Tokenization API Documentation¶

The tokenization functionality in the dataknobs_xization package provides advanced text tokenization capabilities with character-level features and masking support.

Overview¶

The tokenization system includes:

Character-level feature extraction
Text-level feature analysis
Masking tokenization for privacy and data processing
Integration with document structures
Emoji and Unicode support

Core Classes¶

CharacterFeatures¶

class CharacterFeatures(ABC):
    def __init__(
        self, 
        doctext: Union[dk_doc.Text, str], 
        roll_padding: int = 0
    )

Abstract base class for character-level text analysis and feature extraction.

Parameters: - doctext (Union[dk_doc.Text, str]): The text to tokenize or a Text document with metadata - roll_padding (int, default=0): Number of pad characters added to each end of text

Properties: - cdf (pd.DataFrame): Character dataframe with each padded text character as a row - doctext (dk_doc.Text): The document text wrapper - text_col (str): Name of the cdf column holding text characters - text (str): The text string - text_id (Any): The ID of the text

Example:

from dataknobs_xization import masking_tokenizer
from dataknobs_structures import document as dk_doc

# Create text document
text_doc = dk_doc.Text("Hello, World! 👋", text_id="greeting")
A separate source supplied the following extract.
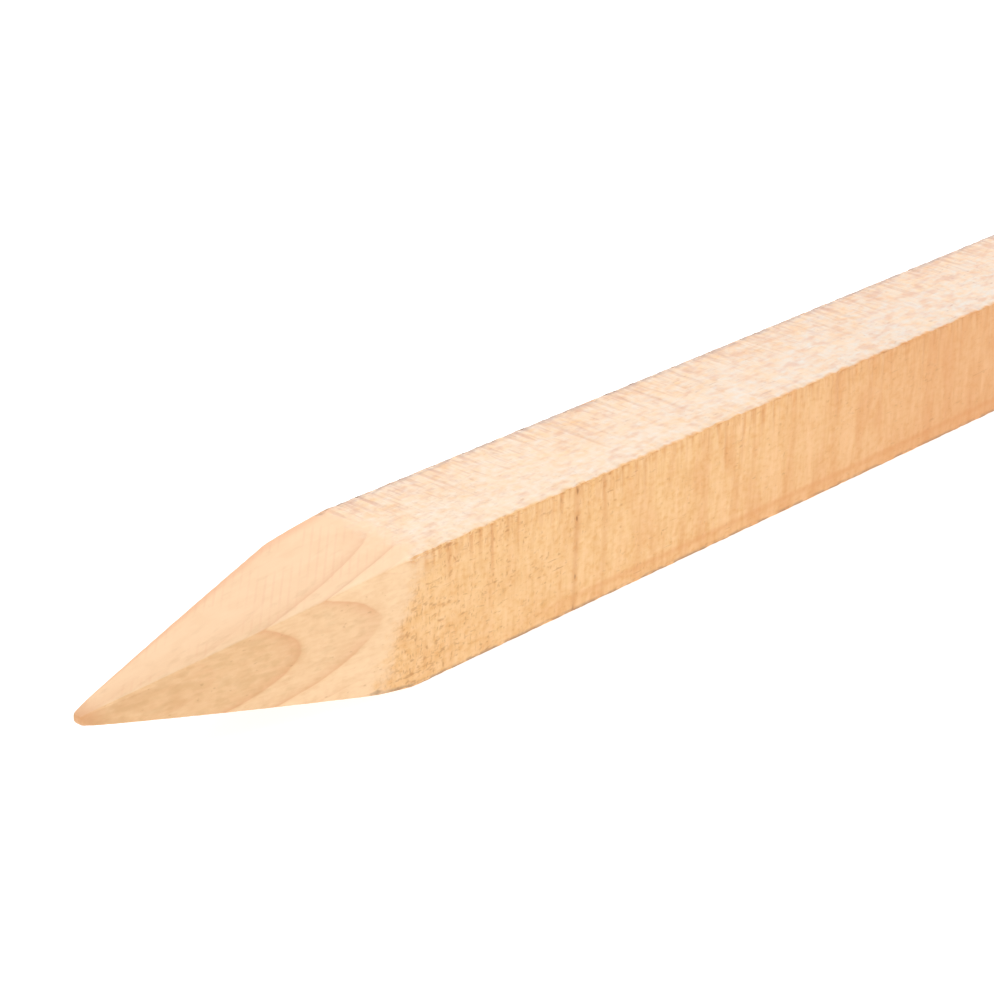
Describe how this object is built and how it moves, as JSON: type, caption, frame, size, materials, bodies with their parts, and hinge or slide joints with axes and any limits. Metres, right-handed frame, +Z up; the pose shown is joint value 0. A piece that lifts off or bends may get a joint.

# Create character features (concrete implementation needed)
class SimpleCharFeatures(masking_tokenizer.CharacterFeatures):
    @property
    def cdf(self):
        import pandas as pd
        chars = list(self.text)
        return pd.DataFrame({
            self.text_col: chars,
            'position': range(len(chars)),
            'is_alpha': [c.isalpha() for c in chars],
            'is_digit': [c.isdigit() for c in chars]
        })

features = SimpleCharFeatures(text_doc)
print(f"Text: {features.text}")
print(f"Text ID: {features.text_id}")
print(features.cdf.head())

TextFeatures¶

class TextFeatures

Class for analyzing text-level features and patterns.

Features: - Character-level analysis - Token-level analysis
- Pattern detection - Statistical measures

Example:

# Text-level feature analysis
text = "Hello, World! This is a test sentence."
features = masking_tokenizer.TextFeatures(text)

# Analyze various text properties
print(f"Character count: {len(text)}")
print(f"Word count: {len(text.split())}")
print(f"Contains punctuation: {any(not c.isalnum() and not c.isspace() for c in text)}")

Tokenization Functions¶

Character-Level Tokenization¶

def tokenize_characters(
    text: str,
    include_whitespace: bool = True,
    include_punctuation: bool = True,
    pad_length: int = 0
) -> List[str]

Tokenize text into individual characters with optional filtering.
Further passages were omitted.